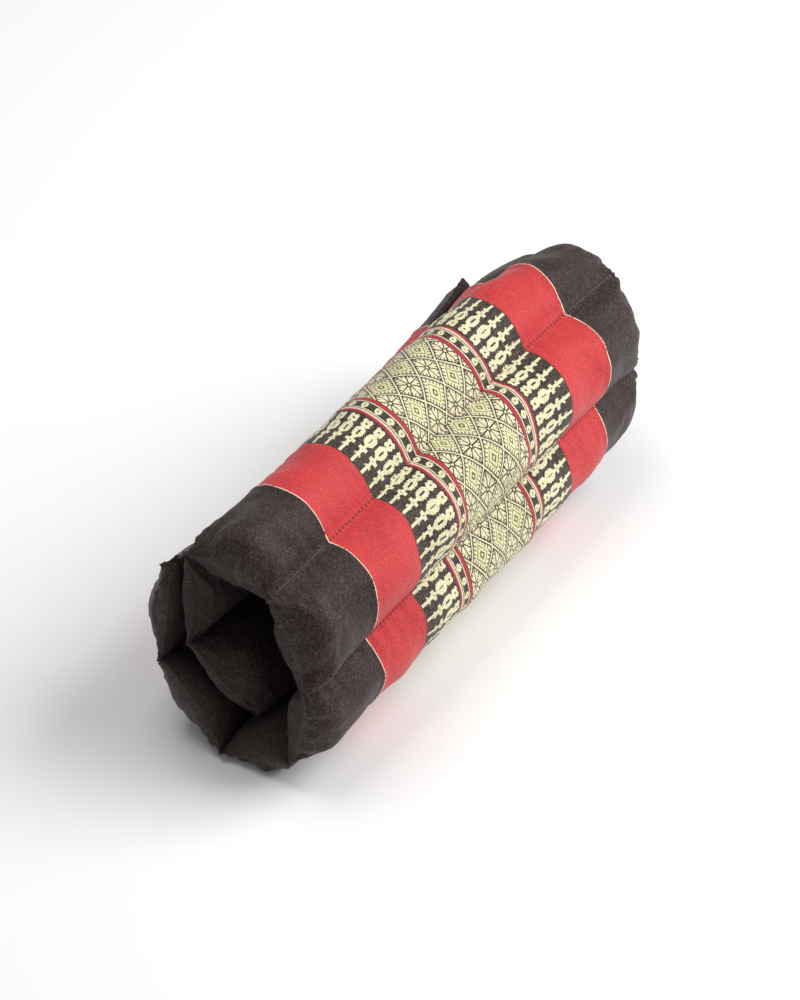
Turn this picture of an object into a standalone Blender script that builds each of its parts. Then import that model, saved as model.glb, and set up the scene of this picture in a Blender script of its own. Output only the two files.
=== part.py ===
"""A quilted meditation mat, rolled up and lying on its side.

The mat is one filled cloth body, sewn into eight channels that run across it. It is rolled up along its
length, so the channels lie side by side around an open middle: six of them make the outer turn and the
last two go round inside. A narrow flat piping is set into the seam between the woven middle of the cover
and each of its plain end panels.

X runs along the roll, towards its near end. Y points to the right, seen from the near end. Z is up, and
the roll rests on z = 0. Lengths are in metres.
"""

import math
from typing import NamedTuple

import bmesh
import bpy
from mathutils import Vector

# The mat
MAT_WIDTH = 0.500
HALF_WIDTH = MAT_WIDTH / 2
SEAM_THICKNESS = 0.0032
END_CLOSING = 0.042
END_ROUNDNESS = 2.2
END_PULL_POWER = 2.6
CHANNEL_STEPS = 7
CROWDING_SHARE = 0.9
CROWDING_BLEND = 0.002
FREE_EDGE_SLOPE = 6.0
FAR_SWELL_START = 0.060
FAR_SWELL_REACH = 0.140

# The piping, and the sunk seam that holds it
PIPING_PLACE = 0.1742
PIPING_WIDTH = 0.0028
PIPING_THICKNESS = 0.0006
PIPING_BELOW_CLOTH = 0.0002
PIECE_GAP = 0.0004
SUNK_DEPTH = PIPING_BELOW_CLOTH + PIPING_THICKNESS + PIECE_GAP
SUNK_HALF_WIDTH = PIPING_WIDTH / 2 + 0.0006
SUNK_SLOPE_WIDTH = 0.0010

# Distances of the sections from the middle of the mat, apart from those at the piping
BODY_STATIONS = (0.0, 0.035, 0.070, 0.105, 0.140)
END_STATIONS = (0.195, 0.208, 0.217, 0.225, 0.232, 0.238, 0.243, 0.2468, 0.2490, HALF_WIDTH)


class SeamRow(NamedTuple):
    """A sewn line or free edge: its place at three sections, and how far it has slid along the roll."""

    name: str
    near_y: float
    near_z: float
    mid_y: float
    mid_z: float
    far_y: float
    far_z: float
    near_slide: float
    far_slide: float


class ChannelRow(NamedTuple):
    """A stuffed channel between two sewn lines: how far it swells to each side of its chord.

    The last value is how far it swells outward by the far end of the roll.
    """

    name: str
    outward: float
    inward: float
    far_outward: float


class Finish(NamedTuple):
    """A plain surface finish."""

    name: str
    colour: tuple
    roughness: float


# From the outer free edge round to the inner one, anticlockwise as seen from the near end
SEAMS = (
    SeamRow("outer_edge", -0.073, 0.174, -0.081, 0.135, -0.092, 0.140, 0.014, 0.037),
    SeamRow("left_low", -0.075, 0.082, -0.095, 0.054, -0.079, 0.066, 0.024, 0.031),
    SeamRow("bottom", -0.018, 0.009, -0.025, 0.010, -0.033, 0.007, 0.024, 0.030),
    SeamRow("right_low", 0.046, 0.021, 0.053, 0.039, 0.033, 0.039, 0.028, 0.032),
    SeamRow("right_high", 0.058, 0.101, 0.070, 0.119, 0.063, 0.106, 0.017, 0.020),
    SeamRow("top", 0.016, 0.171, 0.024, 0.182, 0.029, 0.175, 0.001, 0.000),
    SeamRow("left_high", -0.061, 0.183, -0.059, 0.177, -0.034, 0.168, 0.003, -0.018),
    SeamRow("inner_turn", -0.054, 0.102, -0.048, 0.095, -0.048, 0.078, 0.014, -0.020),
    SeamRow("inner_edge", 0.001, 0.039, 0.026, 0.059, 0.027, 0.061, 0.014, -0.021),
)

CHANNELS = (
    ChannelRow("outer_flap", 0.022, 0.008, 0.022),
    ChannelRow("lower_left", 0.030, 0.016, 0.030),
    ChannelRow("floor", 0.023, 0.016, 0.023),
    ChannelRow("lower_right", 0.026, 0.018, 0.026),
    ChannelRow("upper_right", 0.030, 0.019, 0.030),
    ChannelRow("crest", 0.033, 0.019, 0.027),
    ChannelRow("inner_left", 0.013, 0.018, 0.031),
    ChannelRow("inner_floor", 0.014, 0.018, 0.014),
)

CHARCOAL_COTTON = Finish("charcoal_cotton", (0.030, 0.024, 0.024, 1.0), 0.85)
CREAM_COTTON = Finish("cream_cotton", (0.80, 0.66, 0.50, 1.0), 0.80)


def clear_scene():
    """Removes every object that the scene starts with."""
    for thing in list(bpy.data.objects):
        bpy.data.objects.remove(thing, do_unlink=True)


def make_material(finish):
    """Returns a Principled material for a finish."""
    material = bpy.data.materials.new(finish.name)
    material.use_nodes = True
    shader = material.node_tree.nodes["Principled BSDF"]
    shader.inputs["Base Color"].default_value = finish.colour
    shader.inputs["Roughness"].default_value = finish.roughness
    shader.inputs["Metallic"].default_value = 0.0
    material.diffuse_color = finish.colour
    return material


def soft_min(first, second, blend):
    """Returns the smaller of two lengths, rounded off where they are alike."""
    spread = math.hypot(first - second, blend)
    return (first + second - spread) / 2


def fullness(station):
    """Returns the share of a channel's thickness left at a station: 1 in the middle, 0 at the ends."""
    into_end = (abs(station) - (HALF_WIDTH - END_CLOSING)) / END_CLOSING
    if into_end <= 0:
        return 1.0
    return math.sqrt(max(1.0 - into_end ** END_ROUNDNESS, 0.0))


def seam_point(row, station):
    """Returns the point of a sewn line at a station, measured across the mat from its middle."""
    along = station / HALF_WIDTH
    pull = abs(along) ** END_PULL_POWER
    end_y, end_z = (row.near_y, row.near_z) if along > 0 else (row.far_y, row.far_z)
    slide = row.near_slide * (1 + along) / 2 + row.far_slide * (1 - along) / 2
    y = row.mid_y + (end_y - row.mid_y) * pull
    z = row.mid_z + (end_z - row.mid_z) * pull
    return Vector((station + slide, y, z))


def normal_out(step):
    """Returns the unit normal in the YZ plane that points out of the roll, for a step along the mat."""
    return Vector((0.0, step.z, -step.y)).normalized()


def arc_height(share, chord, crown):
    """Returns the height of a circular arc over its chord, at a share of the chord."""
    if crown < 1e-6:
        return 0.0
    radius = (chord ** 2 / 4 + crown ** 2) / (2 * crown)
    off_middle = (share - 0.5) * chord
    return math.sqrt(max(radius ** 2 - off_middle ** 2, 0.0)) - (radius - crown)


def crowding_slope(before, after):
    """Returns how steeply two neighbours may rise at their seam before they press on each other."""
    turn = math.atan2(before.y * after.z - before.z * after.y, before.y * after.y + before.z * after.z)
    half_angle = min(max((math.pi - turn) / 2, 0.2), 1.45)
    return math.tan(half_angle) * CROWDING_SHARE


def outward_crown(channel, station):
    """Returns how far a channel swells outward at a station, before its ends close."""
    share = min(max((-station - FAR_SWELL_START) / FAR_SWELL_REACH, 0.0), 1.0)
    share = share * share * (3 - 2 * share)
    return channel.outward + (channel.far_outward - channel.outward) * share


def channel_shares():
    """Returns the shares of the chord at which a channel is cut, closer together near its seams."""
    shares = []
    for step in range(CHANNEL_STEPS + 1):
        even = step / CHANNEL_STEPS
        bunched = (1 - math.cos(math.pi * even)) / 2
        shares.append((even + bunched) / 2)
    return shares


def mat_section(station):
    """Returns the outer and inner points of the mat at a station, from the outer free edge inwards."""
    seams = [seam_point(row, station) for row in SEAMS]
    chords = [after - before for before, after in zip(seams, seams[1:])]
    normals = [normal_out(chord) for chord in chords]
    slopes = [crowding_slope(before, after) for before, after in zip(chords, chords[1:])]
    slopes = [FREE_EDGE_SLOPE] + slopes + [FREE_EDGE_SLOPE]
    half = SEAM_THICKNESS / 2
    full = fullness(station)
    outer = []
    inner = []
    for index, channel in enumerate(CHANNELS):
        seam_normal = (normals[max(index - 1, 0)] + normals[index]).normalized()
        outer.append(seams[index] + seam_normal * half)
        inner.append(seams[index] - seam_normal * half)
        length = math.hypot(chords[index].y, chords[index].z)
        for share in channel_shares()[1:-1]:
            base = seams[index] + chords[index] * share
            rise = arc_height(share, length, outward_crown(channel, station) * full)
            dip = arc_height(share, length, channel.inward * full)
            dip = soft_min(dip, share * length * slopes[index], CROWDING_BLEND)
            dip = soft_min(dip, (1 - share) * length * slopes[index + 1], CROWDING_BLEND)
            outer.append(base + normals[index] * (half + rise))
            inner.append(base - normals[index] * (half + max(dip, 0.0)))
    outer.append(seams[-1] + normals[-1] * half)
    inner.append(seams[-1] - normals[-1] * half)
    return outer, inner


def inset(points, depth):
    """Returns a section's outer points moved in by a depth, square to the cloth."""
    steps = [normal_out(after - before) for before, after in zip(points, points[1:])]
    moved = []
    for index, point in enumerate(points):
        before = steps[max(index - 1, 0)]
        after = steps[min(index, len(steps) - 1)]
        middle = (before + after).normalized()
        moved.append(point - middle * (depth / max(middle.dot(after), 0.5)))
    return moved


def raised(points, lowest):
    """Returns points with none of them lower than a height."""
    return [Vector((point.x, point.y, max(point.z, lowest))) for point in points]


def mat_ring(station, sunk):
    """Returns the mat's closed outline at a station, with its outer side sunk by a depth."""
    outer, inner = mat_section(station)
    if sunk:
        outer = inset(outer, sunk)
    outer = raised(outer, sunk)
    inner = raised(inner, SEAM_THICKNESS)
    return outer, inner


def piping_ring(station):
    """Returns the piping's closed outline at a station."""
    cloth, _ = mat_section(station)
    outer = raised(inset(cloth, PIPING_BELOW_CLOTH), PIPING_BELOW_CLOTH)
    lower = PIPING_BELOW_CLOTH + PIPING_THICKNESS
    inner = raised(inset(cloth, lower), lower)
    return outer, inner


def mat_stations():
    """Returns the stations of the mat's sections with the depth that each is sunk to, near end last."""
    bottom = SUNK_HALF_WIDTH
    top = SUNK_HALF_WIDTH + SUNK_SLOPE_WIDTH
    half = [(place, 0.0) for place in BODY_STATIONS]
    half += [(PIPING_PLACE - top, 0.0), (PIPING_PLACE - bottom, SUNK_DEPTH)]
    half += [(PIPING_PLACE + bottom, SUNK_DEPTH), (PIPING_PLACE + top, 0.0)]
    half += [(place, 0.0) for place in END_STATIONS]
    far = [(-place, sunk) for place, sunk in reversed(half[1:])]
    return far + half


def make_skin(name, rings, material):
    """Builds one closed body from sections, each a pair of outer and inner point rows."""
    mesh = bpy.data.meshes.new(name)
    body = bmesh.new()
    loops = []
    for outer, inner in rings:
        loops.append([body.verts.new(point) for point in outer + inner[::-1]])
    count = len(loops[0])
    for before, after in zip(loops, loops[1:]):
        for index in range(count):
            follow = (index + 1) % count
            body.faces.new((before[index], before[follow], after[follow], after[index]))
    for end in (loops[0], loops[-1]):
        for index in range(count // 2 - 1):
            body.faces.new((end[index], end[index + 1], end[count - 2 - index], end[count - 1 - index]))
    bmesh.ops.recalc_face_normals(body, faces=body.faces)
    bmesh.ops.triangulate(body, faces=body.faces)
    body.to_mesh(mesh)
    body.free()
    mesh.shade_smooth()
    mesh.set_sharp_from_angle(angle=math.radians(50))
    mesh.materials.append(material)
    thing = bpy.data.objects.new(name, mesh)
    bpy.context.scene.collection.objects.link(thing)
    return thing


def middle_of(rings):
    """Returns the middle of the sections' bounding box, on the table."""
    points = [point for outer, inner in rings for point in outer + inner]
    x = (min(point.x for point in points) + max(point.x for point in points)) / 2
    y = (min(point.y for point in points) + max(point.y for point in points)) / 2
    return Vector((x, y, 0.0))


def centred(rings, middle):
    """Returns sections moved so that a point comes to the origin."""
    moved = []
    for outer, inner in rings:
        moved.append(([point - middle for point in outer], [point - middle for point in inner]))
    return moved


def build():
    """Builds the mat and its two lines of piping."""
    clear_scene()
    charcoal = make_material(CHARCOAL_COTTON)
    cream = make_material(CREAM_COTTON)
    mat_rings = [mat_ring(station, sunk) for station, sunk in mat_stations()]
    middle = middle_of(mat_rings)
    make_skin("mat", centred(mat_rings, middle), charcoal)
    for name, place in (("piping_near", PIPING_PLACE), ("piping_far", -PIPING_PLACE)):
        edges = (place - PIPING_WIDTH / 2, place + PIPING_WIDTH / 2)
        rings = [piping_ring(edge) for edge in edges]
        make_skin(name, centred(rings, middle), cream)


build()
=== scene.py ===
"""Dresses the rolled meditation mat: its quilted cover, woven pattern, piping and stitches.

X runs along the roll towards its near end, Y points to the right seen from that end, and Z is up.
Lengths are in metres. The cloth's own coordinates run along the mat, from its outer free edge, and
across it, from its middle line.
"""

import logging
import math
from dataclasses import dataclass, field
from enum import Enum
from typing import Callable, Optional, Sequence, Union

import bpy
import numpy as np
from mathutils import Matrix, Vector


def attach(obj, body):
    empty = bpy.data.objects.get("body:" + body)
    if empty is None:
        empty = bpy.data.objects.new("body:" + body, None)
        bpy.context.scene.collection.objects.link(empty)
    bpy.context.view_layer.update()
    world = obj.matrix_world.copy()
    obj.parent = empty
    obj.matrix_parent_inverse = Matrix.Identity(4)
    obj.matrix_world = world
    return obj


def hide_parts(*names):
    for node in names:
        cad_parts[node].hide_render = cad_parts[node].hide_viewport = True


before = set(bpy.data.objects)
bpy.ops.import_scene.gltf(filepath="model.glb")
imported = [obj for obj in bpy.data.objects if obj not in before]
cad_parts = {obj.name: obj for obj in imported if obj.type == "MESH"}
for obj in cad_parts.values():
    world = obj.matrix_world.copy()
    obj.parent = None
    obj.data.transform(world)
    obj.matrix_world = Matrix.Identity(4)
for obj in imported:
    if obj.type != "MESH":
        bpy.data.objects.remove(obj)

LOG = logging.getLogger("rolled_mat")
CLOTH_UV = "cloth"
SEAM_UV = "seam"
STITCH_PITCH = 4.4
STITCH_START = 244.0
ROOT = "root"
FIBRE_ROUGHNESS = 0.5
GLOSS = 0.34
GLOSS_TINT = (1.0, 0.82, 0.78, 1.0)
RELIEF_STRENGTH = 0.8

Number = Union[float, "Wire"]


class Side(Enum):
    """The two faces of the mat."""

    OUTER = 1
    INNER = -1


class End(Enum):
    """The two ends of the roll, with the sign of X there."""

    NEAR = 1
    FAR = -1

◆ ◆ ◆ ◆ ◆

**AIM**
Output, from the data above, the lines from the line with "x = (min(point.x" to the line with "bpy.context.view_layer.update()" exactly as they stand, both ends included and nothing else.

**RESPONSE BELOW**
    x = (min(point.x for point in points) + max(point.x for point in points)) / 2
    y = (min(point.y for point in points) + max(point.y for point in points)) / 2
    return Vector((x, y, 0.0))


def centred(rings, middle):
    """Returns sections moved so that a point comes to the origin."""
    moved = []
    for outer, inner in rings:
        moved.append(([point - middle for point in outer], [point - middle for point in inner]))
    return moved


def build():
    """Builds the mat and its two lines of piping."""
    clear_scene()
    charcoal = make_material(CHARCOAL_COTTON)
    cream = make_material(CREAM_COTTON)
    mat_rings = [mat_ring(station, sunk) for station, sunk in mat_stations()]
    middle = middle_of(mat_rings)
    make_skin("mat", centred(mat_rings, middle), charcoal)
    for name, place in (("piping_near", PIPING_PLACE), ("piping_far", -PIPING_PLACE)):
        edges = (place - PIPING_WIDTH / 2, place + PIPING_WIDTH / 2)
        rings = [piping_ring(edge) for edge in edges]
        make_skin(name, centred(rings, middle), cream)


build()
=== scene.py ===
"""Dresses the rolled meditation mat: its quilted cover, woven pattern, piping and stitches.

X runs along the roll towards its near end, Y points to the right seen from that end, and Z is up.
Lengths are in metres. The cloth's own coordinates run along the mat, from its outer free edge, and
across it, from its middle line.
"""

import logging
import math
from dataclasses import dataclass, field
from enum import Enum
from typing import Callable, Optional, Sequence, Union

import bpy
import numpy as np
from mathutils import Matrix, Vector


def attach(obj, body):
    empty = bpy.data.objects.get("body:" + body)
    if empty is None:
        empty = bpy.data.objects.new("body:" + body, None)
        bpy.context.scene.collection.objects.link(empty)
    bpy.context.view_layer.update()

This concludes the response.